Eine Wiedereinsetzung kommt daher nur dann in Betracht, wenn das Gericht selbst beim Antragsteller das Vertrauen geschaffen
hat, dass eine nochmalige Heranziehung im selben Verfahren erfolgen werde und daher eine Antragstellung auch später als drei
Monate nach dem den Entschädigungsanspruch auslösenden Gerichtstermin möglich sei. Dabei reicht es nicht aus, wenn nur das
Verfahren fortgesetzt wird und daher eine spätere erneute Heranziehung nur möglich ist. Vielmehr muss das Gericht beim Antragsteller
durch konkrete Aussagen oder Handlungen die sichere Erwartung geweckt haben, dass er nochmals herangezogen werde. In allen
anderen Fällen ist es dem Antragsteller als fahrlässig vorzuwerfen, wenn er auf eine erneute Heranziehung hofft und daher
den Entschädigungsantrag zurückstellt.
Bei Berücksichtigung dieser Vorgaben kann das Verhalten der Antragstellerin im vorliegenden Fall, die Stellung des Entschädigungsantrags
zurückzustellen, nicht als unverschuldet bezeichnet werden. Ganz abgesehen davon, dass eine nochmalige Heranziehung im Verfahren
mit dem Aktenzeichen L 9 AL 46/11 schon aus dem Grund ausgeschlossen war, dass mit der in der mündlichen Verhandlung vom 13.03.2014 erklärten Berufungsrücknahme
dieses Verfahren ohnehin beendet war und schon deshalb einer erneute Heranziehung im selben Verfahren ausgeschlossen war,
durfte die Antragstellerin auch nicht damit rechnen, dass sie in dem unter einem neuen Aktenzeichen (fort)geführten Verfahren
wegen des Widerrufs der Berufung erneut zu einem gerichtlichen Termin herangezogen werde. Das LSG hat der Antragstellerin
keinerlei Anlass gegeben, der ein schutzwürdige Vertrauen auf eine erneute Heranziehung entstehen lassen hätte können. Allein
aus der Mitteilung, dass das Verfahren unter einem neuen Aktenzeichen fortgeführt werde, kann nicht darauf geschlossen werden,
dass auch ein nochmaliger Gerichtstermin mit der Anordnung des persönlichen Erscheinens - dies wäre Voraussetzung für die
Anwendung der Regelung des § 2 Abs. 1 Satz 3 JVEG zur ausnahmsweisen Verlängerung der Antragsfrist - stattfinden werde.

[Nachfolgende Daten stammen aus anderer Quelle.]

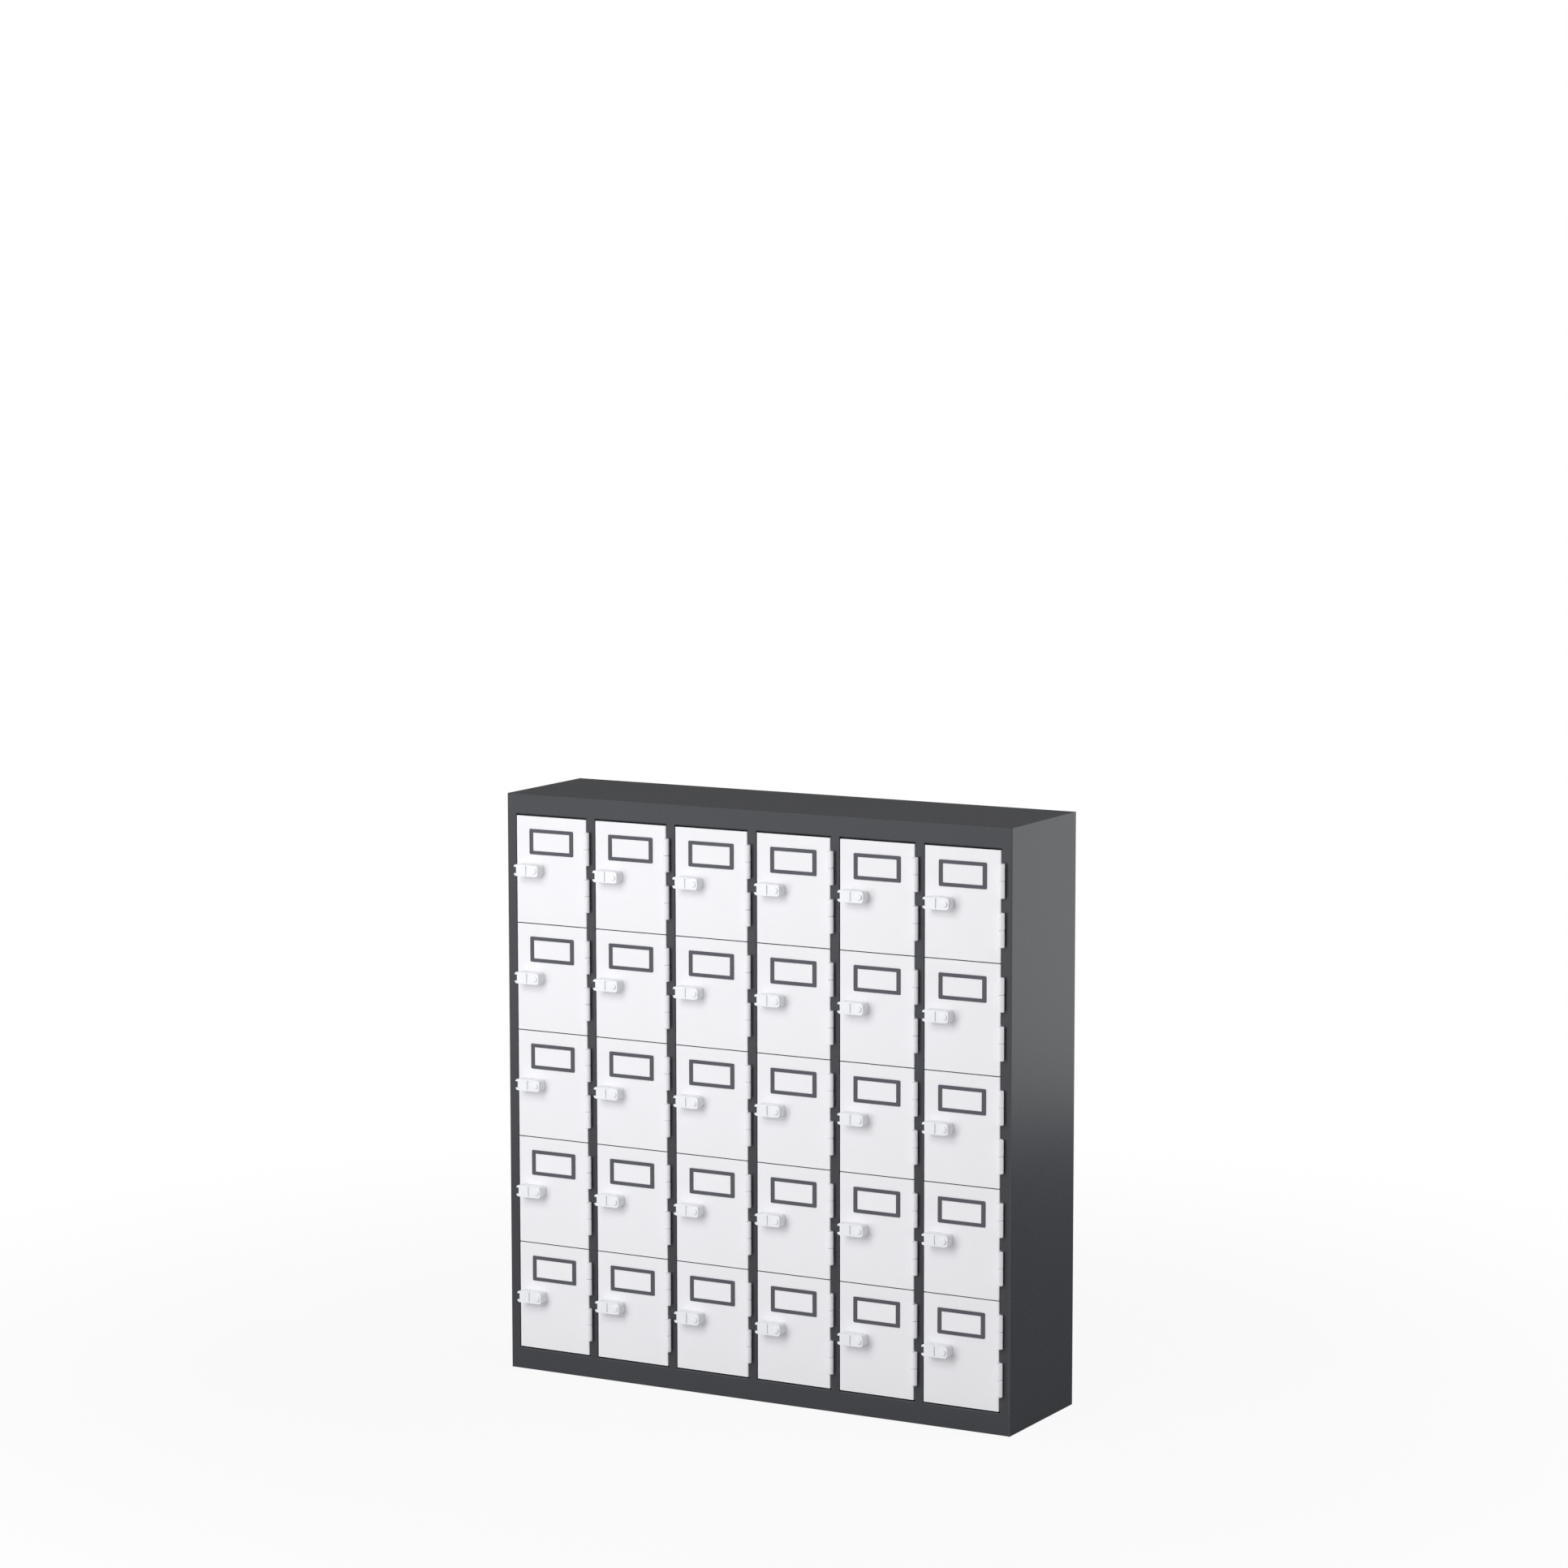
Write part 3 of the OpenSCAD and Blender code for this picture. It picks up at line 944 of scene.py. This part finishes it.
@dataclass(frozen=True)
class Latch:
    """A housing on the door, a lever in front of it and a cam behind the door."""

    stile_depth: float
    width: float = 40.4
    height: float = 18.6
    housing_depth: float = 15
    lever_t: float = 4.2
    lever_gap: float = 0.2
    inset: float = 9.6
    drop: float = 85.8
    corner_r: float = 5
    pivot_end: float = 6.8
    notch_h: float = 10.2
    boss_r: float = 4.6
    boss_h: float = 2
    groove_w: float = 1.7
    groove_l: float = 15.4
    groove_depth: float = 2.4
    groove_from_pivot: float = 15.1
    spindle_r: float = 4
    cam_t: float = 2
    cam_w: float = 12
    cam_hub_r: float = 7
    cam_grip: float = 5.3
    cam_gap: float = 0.5
    cam_round: float = 0.3
    nut_t: float = 3.5
    nut_corners: float = 15
    nut_chamfer: Point = (0.8, 0.5)
    spindle_end: float = 1.5
    spindle_root: float = 1
    seam: float = 0.1
    edge_round: float = 0.6
    lever_round: float = 0.42

    @property
    def pivot_x(self) -> float:
        """The distance of the pivot from the door's left edge."""
        return self.inset + self.width - self.pivot_end

    def _plate(self) -> list[Point]:
        """Returns the housing's outline about the pivot, round at its right end.

        Returns:
            The points, anticlockwise from the lower left corner.
        """
        left, right = self.pivot_end - self.width, self.pivot_end
        half, turn = self.height / 2, self.corner_r
        return [
            (left, -half),
            *arc((right - turn, turn - half), turn, -90, 0, steps=5),
            *arc((right - turn, half - turn), turn, 0, 90, steps=5),
            (left, half),
        ]

    def housing_mesh(self) -> Mesh:
        """Builds the housing, about the pivot at the door's face.

        Returns:
            Its mesh.
        """
        draft = Draft()
        draft.prism(self._plate(), -self.housing_depth, -self.seam, Plane.FRONT)
        draft.soften(self.edge_round, segments=3)
        return draft.mesh("latch_housing")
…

Der Antragstellerin kann deshalb bezüglich der Geltendmachung der Entschädigung für die Teilnahme an der mündlichen Verhandlung
am 13.03.2014 keine Wiedereinsetzung gewährt werden.
Das Bayer. LSG hat über den Antrag auf Wiedereinsetzung als Einzelrichter zu entscheiden gehabt (§ 2 Abs. 2 Satz 6, § 4 Abs. 7 Satz 1 JVEG).
Die Entscheidung ist unanfechtbar (§ 2 Abs. 2 Satz 6, § 4 Abs. 4 Satz 3 JVEG). Sie ergeht kosten- und gebührenfrei (§ 2 Abs. 2 Satz 6, § 4 Abs. 8 JVEG).